No, not content just to steal blood for their livelihood, the toothy midges leave behind a vampire’s curse, especially in people who are allergic to midge bites. The curse may not last forever like that of a once-human vampire, but it lingers a lot longer than you would expect from a bug that stands one-eighth of an inch tall.

The itching is intense, making mosquito bites seem like the work of rank amateurs, and it lasts for many days. Worse, the affected area develops a hard core and holds heat, as with a spider bite. To add a creepy element, the skin can be so traumatized after the wound finally recedes, it takes on a rough, scaly feel as though it has been burned.

Even creepier: No-see-ums/biting midges/punkies have been known to get through window screens.

They must be the work of Beelzebub, himself.

Indiana State University professors Steve Lima and Peter Scott provided me with identification and plenty of information about the vampire bugs after I sent an S.O.S. to Scott, describing the characteristics of the attacker and its bite. While biting midges aren’t unheard of around here, they seem to be thriving longer and in a much wider area than usual this year because of the ultra-wet and hot weather we have suffered.

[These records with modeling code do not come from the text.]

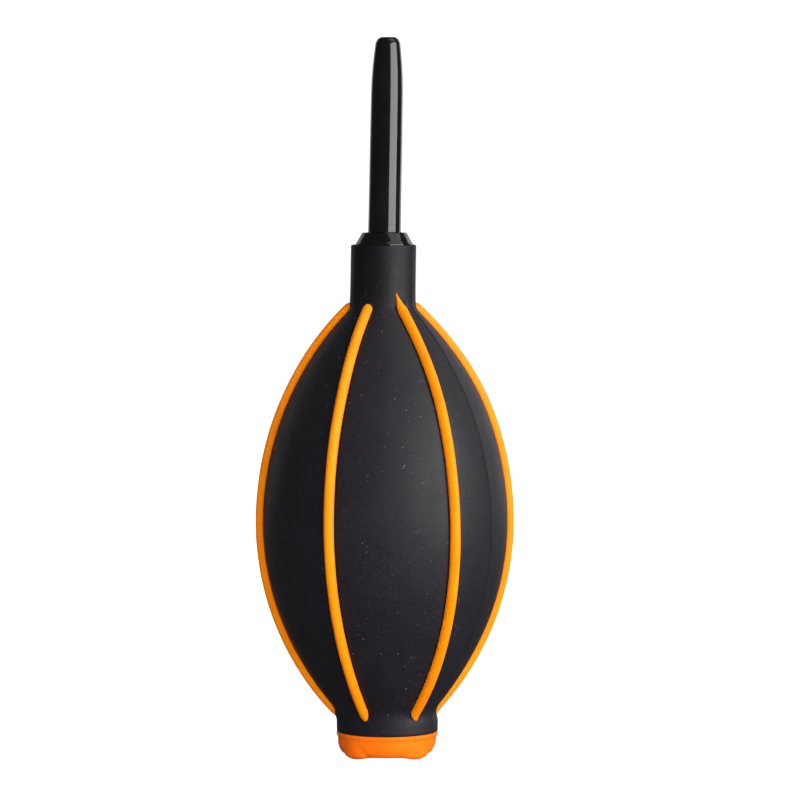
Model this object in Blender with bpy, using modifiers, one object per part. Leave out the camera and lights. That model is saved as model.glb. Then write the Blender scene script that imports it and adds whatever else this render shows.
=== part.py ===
"""Hand dust blower: a ribbed silicone bulb on a base cap with an inlet valve, and a pull-off nozzle tube.

Metres, +Z up along the bulb's axis. The origin is the centre of the base, on the plane of the feet.
Angles about the axis are degrees from -Y (the front) towards +X.
"""

import math

import bmesh
import bpy
from mathutils import Matrix, Vector

GAP = 0.0003                # between pieces that touch on the real object

# Bulb: an outer skin of two arcs that meet at the belly, and a cylindrical neck at each end
BELLY_Z = 0.0570
BELLY_RADIUS = 0.0298
UPPER_ARC_RADIUS = 0.0722
LOWER_ARC_RADIUS = 0.0665
WALL = 0.0030
FRONT_NECK_RADIUS = 0.00785
FRONT_NECK_BORE = 0.0058
FRONT_NECK_TOP = 0.1244
REAR_NECK_RADIUS = 0.01226
REAR_NECK_BORE = 0.0100
REAR_NECK_BOTTOM = 0.0060

# The two walls between ribs that the fingers press, cut out of the shell along Y
PRESS_HALF_WIDTH = 0.0123
PRESS_HALF_HEIGHT = 0.0300
PRESS_INNER_Y = 0.0150
PRESS_OUTER_Y = 0.0350

# Ribs: round beads half sunk in grooves that run from neck to neck
RIB_COUNT = 6
RIB_RADIUS = 0.00145
RIB_BOTTOM_Z = 0.0112
RIB_TOP_Z = 0.1089

# Nozzle collar: a cone on the rim of the front neck, with a barbed barrel inside the neck
CONE_TOP_Z = 0.1273
CONE_TOP_RADIUS = 0.00542
CONE_BOTTOM_RADIUS = 0.00685
BARREL_RADIUS = FRONT_NECK_BORE - GAP
BARREL_BOTTOM_Z = 0.1085
BARB_COUNT = 3
BARB_PITCH = 0.0040
BARB_DEPTH = 0.0005
SOCKET_RADIUS = 0.0036
SOCKET_BOTTOM_Z = 0.1185
COLLAR_AIRWAY = 0.0022

# Nozzle tube: straight, then an arc taper to a rounded tip
TUBE_FOOT_RADIUS = 0.00388
TUBE_RADIUS = 0.00375
TAPER_START_Z = 0.1600
TAPER_ARC_RADIUS = 0.0980
TAPER_END_Z = 0.1740
TIP_Z = 0.1750
TIP_EDGE = 0.0008
TUBE_BORE = 0.0014
SPIGOT_RADIUS = SOCKET_RADIUS - GAP
SPIGOT_BOTTOM_Z = 0.1193
SEAL_Z = 0.1220
SEAL_CENTRE_RADIUS = 0.0029
SEAL_SECTION = 0.0006
SEAL_GROOVE_RADIUS = 0.0021
SEAL_GROOVE_HALF = 0.0008

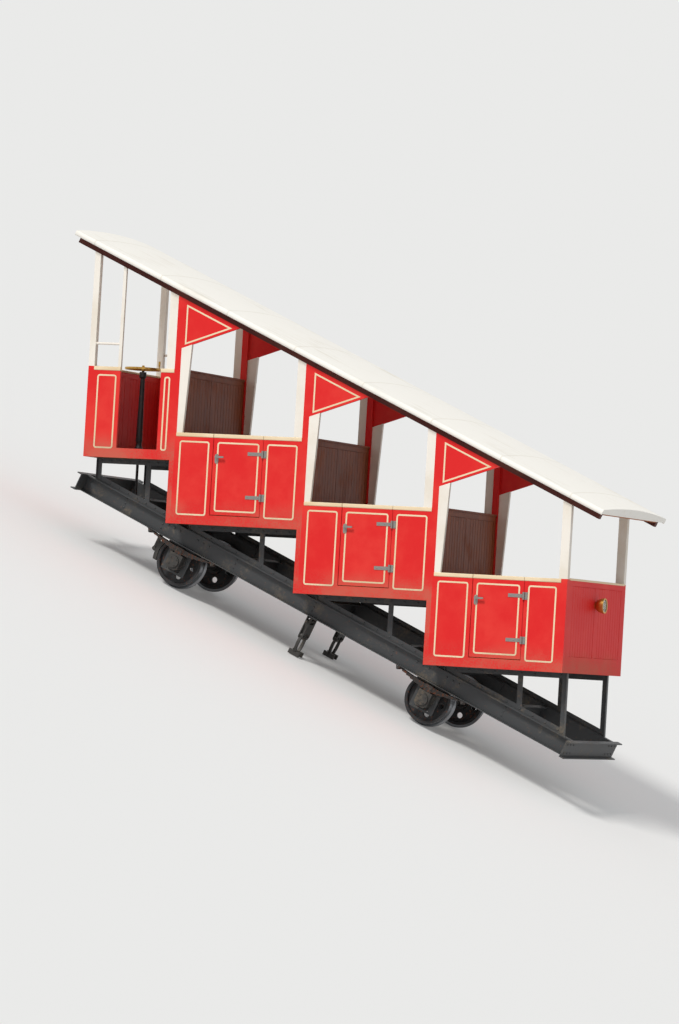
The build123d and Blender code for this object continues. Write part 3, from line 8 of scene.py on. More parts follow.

Consulting Swan and Papp’s “The Common Insects of North America,” Scott theorized that the vampire bugs currently making me and my neighbors miserable (and causing us to look like horny teenagers) could be Culicoides variipennis; subspecies, C. variipennis variipennis. This species is “distributed over the forested northern and eastern regions of North America, breeds in the mud and pools around water tanks and along the margin of creeks and marshes” and “belongs to the Biting Midge family, Ceratopogonidae.”

The more I learned, the more I wondered what difference it makes which kind of vampire bug has parts of the Wabash Valley in its grip. There are more than 4,000 species of biting midges in the Ceratopogonidae family and more than 1,000 in just the Culicoides genus of that family. In fact, there are 47 different Culicoides species tormenting southeast Florida, alone.

From the material Lima and Scott forwarded (much of it from the University of Florida’s online “Featured Creatures”), the only complimentary thing I can say about biting midges is that they usually mate in flight: A female zooms into a swarm of males “and the insects are oriented end to end with the ventral parts of the genitalia in contact.”

That’s pretty impressive, even for a bug.

Otherwise, as far as I’m concerned, the biting midge picture is grim.

n It does no good to spray for them as we do mosquitoes because their gestation grounds are all over the map and they out-breed all but daily dousings of insecticide. On islands and isolated inland areas, they can sometimes be tricked by carbon dioxide emissions — people and animals exhale CO2 — to descend upon a spot saturated with insecticide that kills them. But that ruse is expensive and it doesn’t work in a Midwestern city like Terre Haute.